> RECORDED INFORMATION
—————

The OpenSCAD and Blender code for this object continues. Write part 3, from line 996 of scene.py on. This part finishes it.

—————

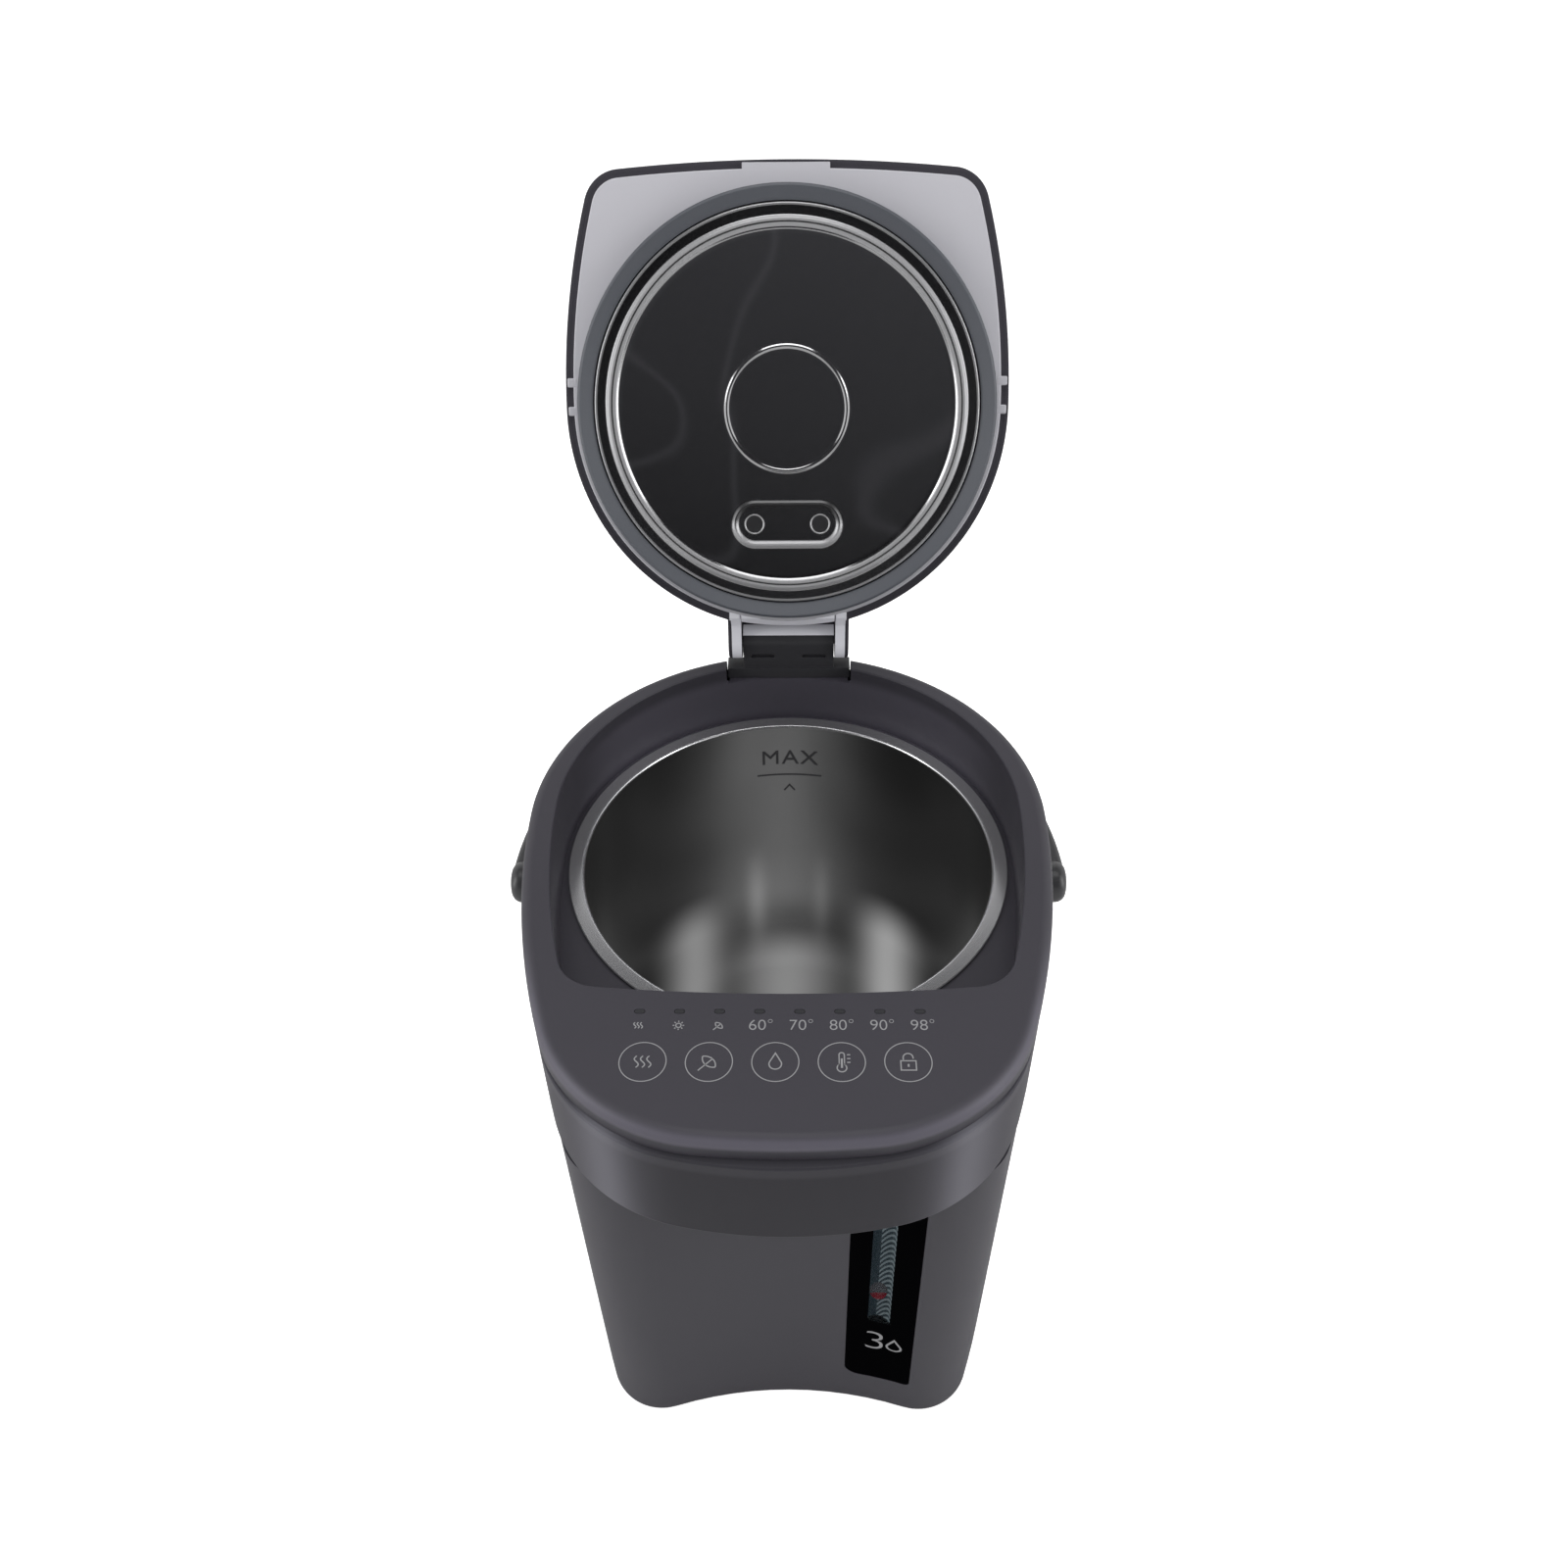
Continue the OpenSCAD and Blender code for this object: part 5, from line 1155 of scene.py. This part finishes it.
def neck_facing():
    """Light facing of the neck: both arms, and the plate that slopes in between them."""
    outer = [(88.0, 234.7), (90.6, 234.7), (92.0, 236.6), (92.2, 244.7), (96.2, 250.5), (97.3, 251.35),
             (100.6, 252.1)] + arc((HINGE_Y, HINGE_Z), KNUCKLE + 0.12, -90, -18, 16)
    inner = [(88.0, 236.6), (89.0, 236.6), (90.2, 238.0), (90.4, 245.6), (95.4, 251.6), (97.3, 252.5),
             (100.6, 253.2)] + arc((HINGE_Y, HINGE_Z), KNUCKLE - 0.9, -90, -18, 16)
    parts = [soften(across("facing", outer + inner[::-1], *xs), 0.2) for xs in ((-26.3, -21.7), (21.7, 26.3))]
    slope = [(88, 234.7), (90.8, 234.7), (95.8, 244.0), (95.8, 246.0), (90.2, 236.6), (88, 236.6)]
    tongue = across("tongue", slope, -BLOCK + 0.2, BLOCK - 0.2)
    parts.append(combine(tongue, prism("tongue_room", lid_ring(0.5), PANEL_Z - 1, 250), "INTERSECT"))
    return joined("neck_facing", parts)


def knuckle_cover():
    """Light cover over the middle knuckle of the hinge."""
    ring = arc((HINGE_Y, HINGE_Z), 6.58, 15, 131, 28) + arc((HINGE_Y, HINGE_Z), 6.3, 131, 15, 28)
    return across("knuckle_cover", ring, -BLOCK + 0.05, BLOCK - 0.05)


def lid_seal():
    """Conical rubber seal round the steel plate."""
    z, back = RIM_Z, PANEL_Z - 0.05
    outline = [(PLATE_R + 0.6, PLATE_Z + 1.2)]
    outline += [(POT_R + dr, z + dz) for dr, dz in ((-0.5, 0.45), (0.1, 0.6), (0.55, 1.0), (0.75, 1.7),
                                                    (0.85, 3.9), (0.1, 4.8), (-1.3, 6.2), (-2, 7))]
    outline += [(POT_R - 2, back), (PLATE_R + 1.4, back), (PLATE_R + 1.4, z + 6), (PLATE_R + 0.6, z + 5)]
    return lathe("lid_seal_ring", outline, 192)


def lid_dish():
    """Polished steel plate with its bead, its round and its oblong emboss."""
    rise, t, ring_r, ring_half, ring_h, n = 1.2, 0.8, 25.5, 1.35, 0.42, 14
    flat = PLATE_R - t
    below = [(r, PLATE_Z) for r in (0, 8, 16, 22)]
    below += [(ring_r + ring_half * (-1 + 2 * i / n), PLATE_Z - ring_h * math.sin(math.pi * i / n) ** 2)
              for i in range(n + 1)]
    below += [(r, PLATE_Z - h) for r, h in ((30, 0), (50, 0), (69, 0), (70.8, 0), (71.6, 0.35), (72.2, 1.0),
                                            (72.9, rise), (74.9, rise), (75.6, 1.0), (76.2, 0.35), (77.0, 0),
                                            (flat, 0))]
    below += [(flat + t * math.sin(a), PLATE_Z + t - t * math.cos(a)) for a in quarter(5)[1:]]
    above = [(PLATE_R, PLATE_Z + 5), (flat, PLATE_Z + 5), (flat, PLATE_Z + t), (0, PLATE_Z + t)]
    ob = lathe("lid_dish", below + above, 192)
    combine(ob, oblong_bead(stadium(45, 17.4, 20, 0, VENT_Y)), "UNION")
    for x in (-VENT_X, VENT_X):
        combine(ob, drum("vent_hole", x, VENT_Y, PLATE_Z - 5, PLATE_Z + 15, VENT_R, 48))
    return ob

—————

> TASK DESCRIPTION
Extract every line from the records above that contains the word "Blender".

> TASK OUTPUT
The OpenSCAD and Blender code for this object continues. Write part 3, from line 996 of scene.py on. This part finishes it.
Continue the OpenSCAD and Blender code for this object: part 5, from line 1155 of scene.py. This part finishes it.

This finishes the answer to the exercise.